I posted a response on my page which said this…
John Fleming is an original member of the House Freedom Caucus.
Now he’s trashing members of the Louisiana Freedom Caucus, and paying Mark Zuckerberg to boost it, for taking a position he says he favors.
I don’t know if I’ve seen something dumber than this. Ever.
If you’re on John Fleming, you might reconsider. This isn’t what winning candidates do.
It’s not that he hurt my feelings. It’s that there is zero percentage in John Fleming attacking Louisiana Freedom Caucus members who spent this legislative session fighting carbon capture as some sort of Johnny-Come-Latelies when he himself fits in that category.
Other than voting against some Green New Deal garbage tangentially related to carbon capture in a military appropriations bill back in 2016, John Fleming doesn’t have anything in his political record where he’s in opposition to carbon capture.
Does that mean I think he’s for carbon capture? No. I don’t doubt he’s against it or that he’d be a good vote in the Senate on that issue. That’s not the issue.

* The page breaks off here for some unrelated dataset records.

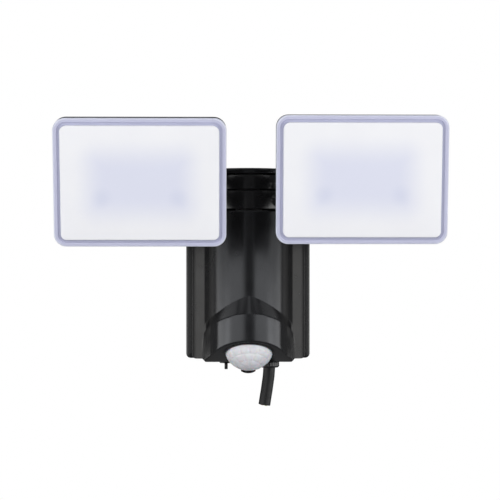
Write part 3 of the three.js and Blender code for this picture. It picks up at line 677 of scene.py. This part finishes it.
def shell_column(x, inset=0.0, sink=0.0):
    """Points (y, z, rounding) up the front at one place across it, from back to back.

    The inset is 0 for the outer surface and the wall's thickness for the lining.
    """
    def depth(z):
        return front_depth(x, z)

    low, high = shell_bottom(x) + inset, BODY_TOP - corner_pull(x) - inset
    wing = WING_Y + wing_fall(x) + sink + inset
    back = BACK_Y + LINING_BACK * bool(inset)
    lip = low
    for _ in range(6):
        lip = max(low + 1.1 * inset, BODY_BOTTOM + 1.15 * inset + UNDERSIDE_RISE * depth(lip))
    start = clamped((low - BODY_BOTTOM - inset) / UNDERSIDE_RISE, 0, depth(lip))
    arc, crease = max(shoulder_arc(x), lip + 2), max(chevron(x), lip + 4)
    points = [(back, low, 0), (wing - start, low, 1.0), (wing - depth(lip), lip, 1.3)]
    for share in (0.22, 0.4, 0.6, 0.78):
        z = lip + (arc - lip) * share
        points.append((wing - depth(z), z, 0))
    hump = wing - depth(crease)
    points += [(wing - depth(arc), arc, 0.9), (hump, crease, 0.3)]
    if inset:
        below_notch, behind_notch = NOTCH[0] - inset, -21.0
        return points + [
            (hump, below_notch, 0.5), (behind_notch, below_notch, 0.5), (behind_notch, high, 0.5),
            (back, high, 0),
        ]
    return points + [
        (hump, NOTCH[0], 1.0), (wing, NOTCH[0], 0.8), (wing, NOTCH[1], 0.8), (hump, NOTCH[1], 0.7),
        (hump, high, 1.0), (back, high, 0),
    ]


def column_solid(name, places, steps, inset=0.0):
    """A closed body from columns; each place is (x, sink) across the front."""
    rings = []
    for x, sink in places:
        column = filleted(shell_column(x, inset, sink), steps)
        rings.append([(x, y, z) for y, z in column])
    return skin(name, rings, crease=SHELL_CREASE)


def column_step(x):
    """Columns stand closer on the flanks, and closest where the pod's flank meets the wing."""
    if 29.5 < x < 35.5:
        return 0.17
    return 0.42 if 24 < x < 37 else 0.75


def column_places():
    """Places of the columns from side to side, with the side edges rounded."""
    inner = HALF_WIDTH - SIDE_EDGE
    half = [0.0]
    while half[-1] < inner - 0.3:
        half.append(half[-1] + column_step(half[-1]))
    half += [POD["edge"], POD["bend"], HUMP["edge"], HUMP["edge"] + 0.03, HUMP["foot"], inner]
    half = [(x, 0.0) for x in half]
    for k in range(1, 6):
        angle = math.pi / 2 * k / 5
        half.append((inner + SIDE_EDGE * math.sin(angle), SIDE_EDGE * (1 - math.cos(angle))))
    half.sort()
    return [(-x, sink) for x, sink in reversed(half[1:])] + half


def lens_frame():
    """The sensor lens's own frame: its +Z looks out of the sloping underside."""
    tilt = math.radians(180) - math.atan(UNDERSIDE_RISE)
    return Matrix.Translation(LENS["centre"] * MM) @ Matrix.Rotation(tilt, 4, "X")


def body_shell():
    """The hollow front moulding with its notch for the arms and its holes underneath."""
    shell = column_solid("body_shell_moulding", column_places(), 4)
    across = [(LINING_HALF_WIDTH * (k / 13 - 1), 0.0) for k in range(27)]
    cut(shell, [column_solid("lining", across, 2, WALL)], SHELL_CREASE)
    pin, lens = (0, PIN_Y), lens_frame()
    join(shell, [rod("boss", (0, 0, -3.2), (0, 0, -0.4), 19.4, 64, matrix=lens)], SHELL_CREASE)
    tools = [
        rod("pocket", (*pin, NOTCH[0]), (*pin, NOTCH[1]), 11.6, 64),
        rod("pin_hole", (*pin, 30), (*pin, 80), PIN_BORE, 40),
        rod("pin_seat", (*pin, BODY_TOP - 2), (*pin, 80), 7.3, 56),
        rod("opening", (0, 0, -14), (0, 0, 4), 16.0, 64, matrix=lens),
        rod("seat", (0, 0, -2), (0, 0, 4), 17.8, 64, matrix=lens),
    ]
    for centre, radius, sides in ((GLAND_MOUTH[:2], 6.3, 40), (TIME_KNOB, 3.4, 32), (LUX_KNOB, 3.4, 32)):
        tools.append(rod("floor_hole", (*centre, -76), (*centre, -69), radius, sides))
    cut(shell, tools, SHELL_CREASE)
    place(shell, "base", "black_plastic", SHELL, "body_shell")


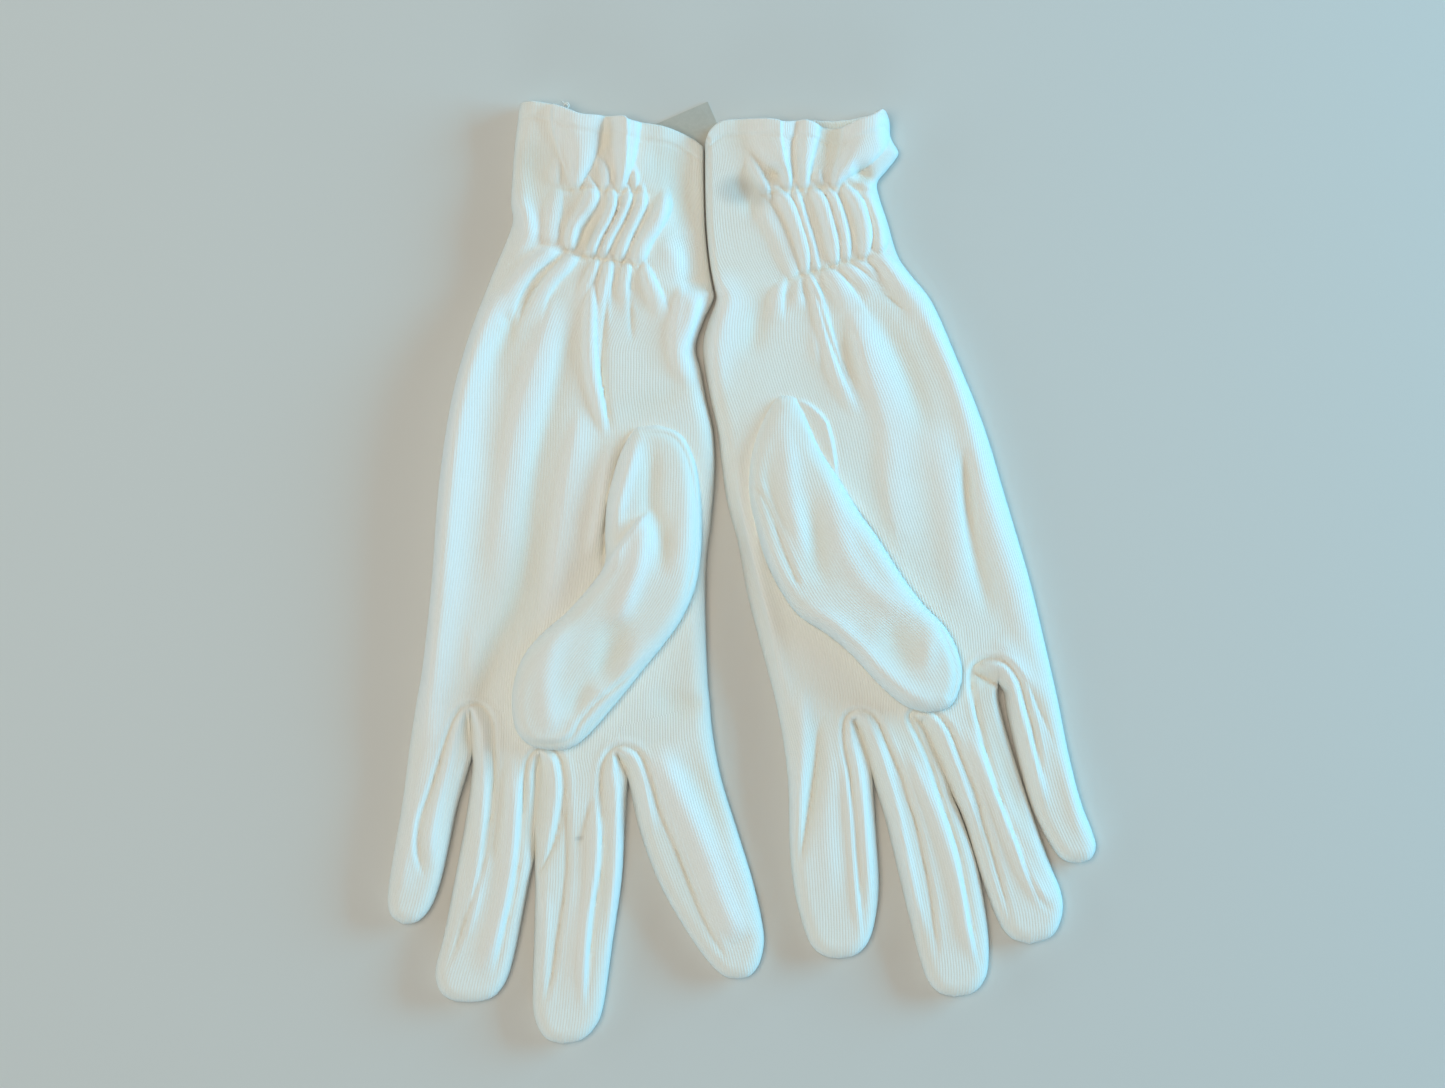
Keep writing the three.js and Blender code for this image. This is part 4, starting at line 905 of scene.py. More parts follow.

The issue is that if you’re going to beat Bill Cassidy, you don’t need to be attacking the Chuck Owens and Brett Geymanns of the world who are your natural allies in the Legislature and have actual constituencies – voters – they can deliver support from to somebody who’s worthy of it.
And yet he did it.
If you click on the link to my response, Fleming got ratioed pretty badly – and not by a bunch of nobodies. Connie Hair, who’s the Louisiana rep for the State Freedom Caucus Network, a bunch of legislators and some conservative activists of note, are all hammering him for shooting inside the tent.
And then came something even dumber. Fleming is in that thread arguing with them, which means he’s drawing attention to a thread which talks about how dumb his “one true conservative” gambit on this issue is.
I bring all this up not to trash him. What I’m trying to get across is that I can’t invest in him as the guy we get behind to knock out Cassidy when the messaging and strategy is this bad. That isn’t to say we’re endorsing Miguez. But it is to say that if Fleming is going to make mistakes like this as a matter of course we won’t have much of a choice.